4. Commonly Accepted Notions of Insurance
Finally, the court considers whether Plaintiff’s arrangement with Maramount is consistent
with commonly accepted notions of insurance. Federal courts look for numerous factors in
analyzing whether commonly accepted notions of insurance are present. Avrahami, 149 TC at
191. These include “whether the [insurer] was organized, operated, and regulated as an
insurance company; whether the insurer was adequately capitalized; whether the policies were
valid and binding; whether the premiums were reasonable and the result of an arm’s-length
transaction; and whether claims were paid.” Id.

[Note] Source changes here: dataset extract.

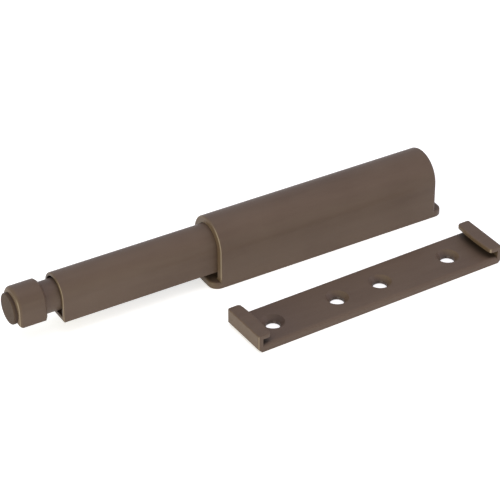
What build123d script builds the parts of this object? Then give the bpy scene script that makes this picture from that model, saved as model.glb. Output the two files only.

The arrangement here comports with some commonly accepted notions of insurance
because Oregon regulated and licensed Maramount as an insurer.4 Maramount operated as an
insurance company because its policies were valid and binding, it consulted an actuary in
determining its premiums, and a professional captive insurance manager facilitated the review,
4 Absent specific federal legislation indicating otherwise, Congress delegates insurance regulation to the states. 15 USC § 1012; see also AMERCO & Subsidiaries v. Comm’r, 96 TC 18, 42 (1991), aff’d sub nom. AMERCO, Inc. v. Comm’r, 979 F2d 162, 92-2 US Tax Cas ¶ 50,534 (9th Cir 1992) (noting “Congress has delegated to the states the exclusive authority (subject to exception) to regulate the business of insurance”).
DECISION OF DEFAULT TC-MD 240601N 8 processing, and payment of claims. And, as an additional relevant fact here, Plaintiff submitted a
claim that Maramount paid. Given the foregoing facts, the court concludes that, within this
prong of the analysis, there is no bar to granting Plaintiff’s requested relief.
III. CONCLUSION
Upon careful consideration, the court finds that the facts alleged in Plaintiff’s Amended
Complaint support Plaintiff’s requested relief and the court finds no bar under applicable law to
granting Plaintiff’s requested relief. Now, therefore,
IT IS THE DECISION OF THIS COURT that Plaintiff’s appeal is granted for the 2018
and 2019 tax years.
If you want to appeal this Decision, file a complaint in the Regular Division of the Oregon Tax Court, by mailing to: 1163 State Street, Salem, OR 97301-2563; or by hand delivery to: Fourth Floor, 1241 State Street, Salem, OR.
Your complaint must be submitted within 60 days after the date of this Decision or this Decision cannot be changed. TCR-MD 19 B.
This Decision was signed by Presiding Magistrate Allison R. Boomer and entered on March 19, 2025.